Vermont passed a similar law in 1894, requiring the owner of a steam-propelled vehicle to have a “person of mature age … at least one-eighth of a mile in advance of” the vehicle, to warn those with livestock of its approach. At night this person was required to carry a red light.

Both measures were repealed in 1896 — by which time the internal combustion engine was already being developed.

Reverse Buoyancy

It’s been established that a volume of fluid can be suspended stably above a layer of air by vibrating the whole system vertically. Now researchers in Paris have shown that lightweight objects can “float” on the underside of this suspended slab of liquid — thus inverting an entire seaside scene.

A YouTube commenter writes, “We’ve been sailing like that for years in Australia.”

(Benjamin Apffel et al., “Floating Under a Levitating Liquid,” Nature 585:7823 [2020], 48-52.)

Dedication

In the climactic scene that Ray Harryhausen animated for Jason and the Argonauts (1963), “I had three men fighting seven skeletons, and each skeleton had five appendages to move in each separate frame of film. This meant at least thirty-five animation movements, each synchronized to the actor’s movements. Some days I was producing just 13 or 14 frames a day, or to put it another way, less than one second of screen time per day, and in the end the whole sequence took a record four and a half months to capture on film.”

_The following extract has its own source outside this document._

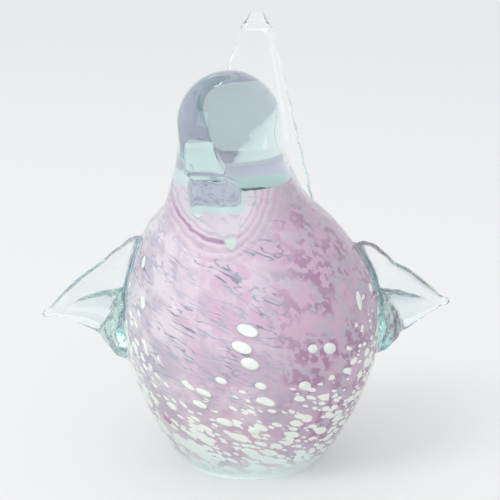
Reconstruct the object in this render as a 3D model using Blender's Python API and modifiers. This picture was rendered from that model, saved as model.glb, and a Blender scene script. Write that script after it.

An interesting philosophical question: “So how do you kill skeletons? We puzzled over this conundrum for some time and in the end we opted for simplicity by having Jason jump off the cliff into the sea, followed by the skeletons. It was the only way to kill off something that was already dead, and besides, we assumed that they couldn’t swim. After filming a stuntman jump into the sea, the prop men threw seven plaster skeletons off the cliff, which had to be done correctly on the first take as we couldn’t retrieve them for a second. To this day there are, somewhere in the sea near that hotel on the cliff edge, the plaster bones of seven skeletons.”